大猫搬走后,后院就没有了人气,我也懒得再去后院了,偶尔过去一趟,看到的是满眼的荒凉,直到文革中的备战备荒,让我家小院彻底毁灭了,

那年每家每户都要挖防空洞,胡同里每个院子都被挖得不成样子,挖出来的土来不及拉走,就堆到后院了,越堆越多,像小山一样的土堆,最后把小屋都埋没了,72年去了三线陕汽厂,那如今堆满了土,也留下过美好回忆的后院,也似乎淡出了我的记忆。

84年我已回到北京,为了长久以来想要恢复后院旧貌的愿望,和母亲商量后就动工把小屋重新盖起来了,院子的地面也重新铺好了,但院子看上去是那么小,怎么也没办法和小时候的那个充满了童趣的院子联系起来了。

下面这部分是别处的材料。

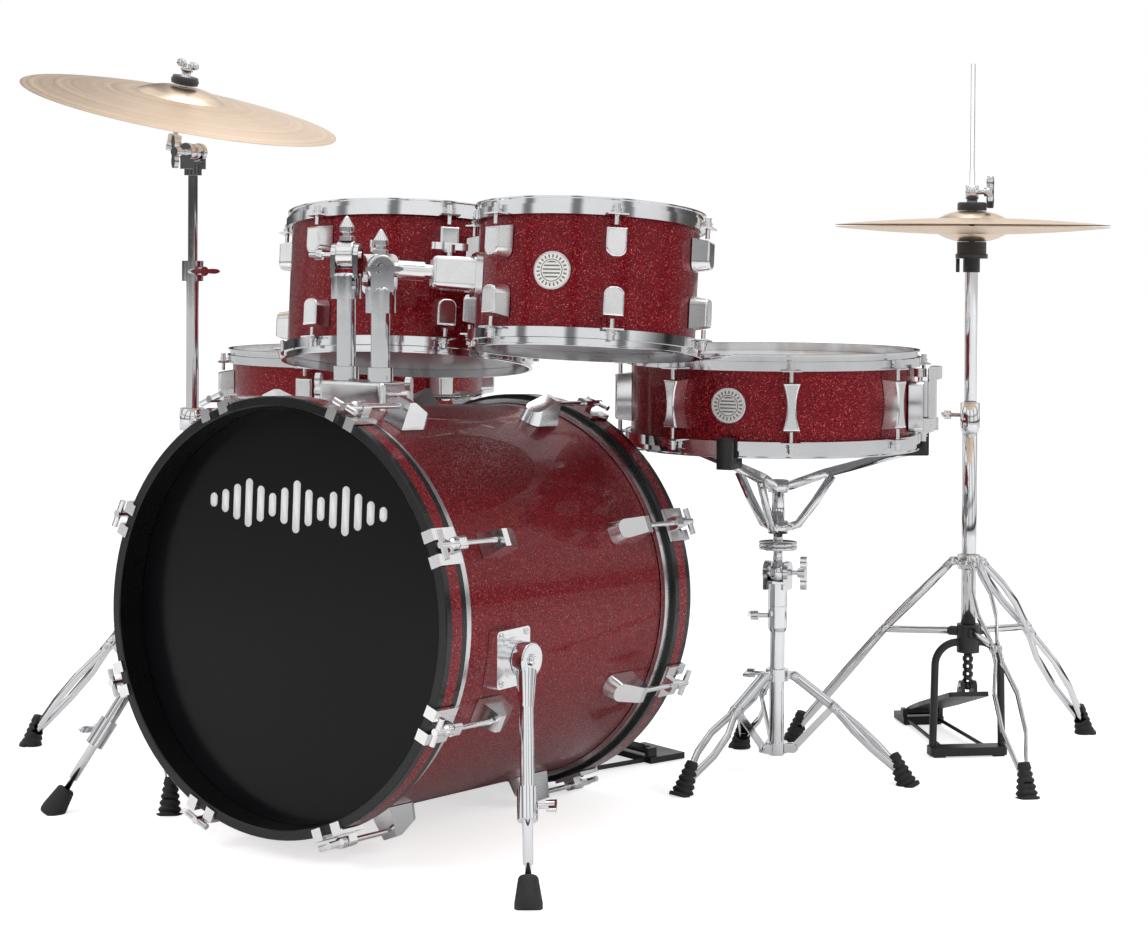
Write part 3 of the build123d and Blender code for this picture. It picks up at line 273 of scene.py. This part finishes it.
def black_metal():
    s = Shader("black_metal")
    return s.set(
        Base_Color=s.mix(s.ramp(wear(s), 0.4, 0.8), (0.012, 0.012, 0.013), (0.03, 0.03, 0.032)),
        Roughness=s.ramp(wear(s, 30.0), 0.3, 0.7, 0.32, 0.5),
        Normal=s.bump(s.noise(1500.0, 2.0), 0.00006, 0.5),
        Coat_Weight=0.15,
        Coat_Roughness=0.3,
    )


def rubber():
    s = Shader("rubber")
    return s.set(
        Base_Color=s.mix(s.noise(60.0, 4.0), (0.010, 0.010, 0.011), (0.026, 0.026, 0.027)),
        Roughness=s.ramp(s.noise(90.0), 0.3, 0.7, 0.5, 0.7),
        Normal=s.bump(s.noise(1200.0, 3.0), 0.00008, 0.6),
    )


def felt(name="felt", low=(0.012, 0.012, 0.014), high=(0.05, 0.05, 0.055)):
    s = Shader(name)
    fibre = s.noise(1800.0, 4.0, 0.7)
    return s.set(
        Base_Color=s.mix(fibre, low, high),
        Roughness=0.95,
        Sheen_Weight=0.4,
        Normal=s.bump(fibre, 0.0005, 0.7),
    )


def cymbal(name, origin, axis, bell):
    """Lathed bronze: fine grooves, broader tonal bands, and a smoother bell."""
    s = Shader(name)
    radius = s.axial(origin, axis)[1]
    rings = s.node("CombineXYZ", i0=radius)
    groove = s.noise(1400.0, 1.0, place=rings)
    band = s.noise(120.0, 4.0, 0.7, place=rings)
    patch = s.noise(9.0, 4.0, 0.6)
    on_bow = s.ramp(radius, bell * 0.9, bell * 1.1)
    colour = s.mix(s.ramp(band, 0.3, 0.7), (0.80, 0.60, 0.44), (1.0, 0.83, 0.66))
    stain = s.math("MULTIPLY", s.ramp(patch, 0.45, 0.75), 0.35)
    return s.set(
        Base_Color=s.mix(stain, colour, (0.68, 0.51, 0.36)),
        Metallic=1.0,
        Roughness=s.blend(on_bow, 0.28, s.ramp(band, 0.3, 0.7, 0.34, 0.46)),
        Normal=s.bump(s.math("MULTIPLY", groove, on_bow), 0.00035, 0.55),
    )


def bass_hoop():
    """Black lacquer with a band of sparkle wrap let into the outside."""
    s = Shader("bass_hoop")
    height, radius = s.axial(bass, BASS_AXIS)
    across = s.within(s.math("ABSOLUTE", height), HOOP_CENTRE, HOOP_INLAY_HALF)
    inlay = s.math("MULTIPLY", across, s.math("GREATER_THAN", radius, HOOP_INLAY_RADIUS))
    colour, tilted = flakes(s, *WRAP)
    plain = s.node("NewGeometry", "Normal")
    black = s.mix(s.noise(25.0, 4.0), (0.004, 0.004, 0.005), (0.008, 0.008, 0.009))
    return s.set(
        Base_Color=s.mix(inlay, black, colour),
        Metallic=s.math("MULTIPLY", inlay, 0.55),
        Roughness=s.ramp(wear(s), 0.3, 0.7, 0.22, 0.36),
        Normal=s.node("Mix", 1, {"data_type": "VECTOR"}, i0=inlay, i4=plain, i5=tilted),
        Specular_IOR_Level=0.3,
        Coat_Weight=0.35,
        Coat_Roughness=0.06,
    )


def drum_head(name, origin, axis, radius, front, back):
    """Film of one colour at each end of the drum, clinched in an aluminium flesh hoop."""
    s = Shader(name)
    height, distance = s.axial(origin, axis)
    rim = s.math("GREATER_THAN", distance, radius + FLESH_HOOP_GAP)
    ahead = s.math("GREATER_THAN", height, 0.0)
    mottle = s.noise(260.0, 5.0, 0.7)
    fleck = s.mix(ahead, (0.4, 0.4, 0.4), tuple(c * 2 for c in front))
    film = s.mix(s.math("MULTIPLY", mottle, 0.10), s.mix(ahead, back, front), fleck)
    return s.set(
        Base_Color=s.mix(rim, film, (0.74, 0.75, 0.76)),
        Metallic=rim,
        Roughness=s.blend(rim, s.ramp(wear(s, 5.0), 0.3, 0.7, 0.16, 0.24), 0.22),
        Specular_IOR_Level=0.18,
        Normal=s.bump(mottle, 0.00002, 0.2),
    )


def steel_wire():
    s = Shader("steel_wire")
    return s.set(
        Base_Color=s.mix(s.noise(200.0), (0.45, 0.45, 0.46), (0.62, 0.62, 0.63)),
        Metallic=1.0,
        Roughness=s.ramp(s.noise(700.0), 0.3, 0.7, 0.2, 0.4),
        Normal=s.bump(s.noise(2500.0), 0.0001, 0.5),
    )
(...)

我家在南城棉花胡同,周围胡同居住了很多京剧世家,棉花头条有叶家(叶盛兰),四条有张家(张君秋),五条有谭家(谭富英),八条有马家(马福禄)八条还有评书连家(连阔如),在这些家庭里,有好几个我的同学,这些京剧界人士有一个共同的问题,就是每天回家时间都很晚,如家有小孩就无法去幼儿园,居委会找到母亲,希望能办一个家庭托儿所,来解决这个问题,托儿所办起来后,多的时候收了七,八个孩子,少的时候也有四,五个,后院顿时又热闹起来了,又成了这些孩子们的乐园,还是那个后院,还是那个充满魅力的地方。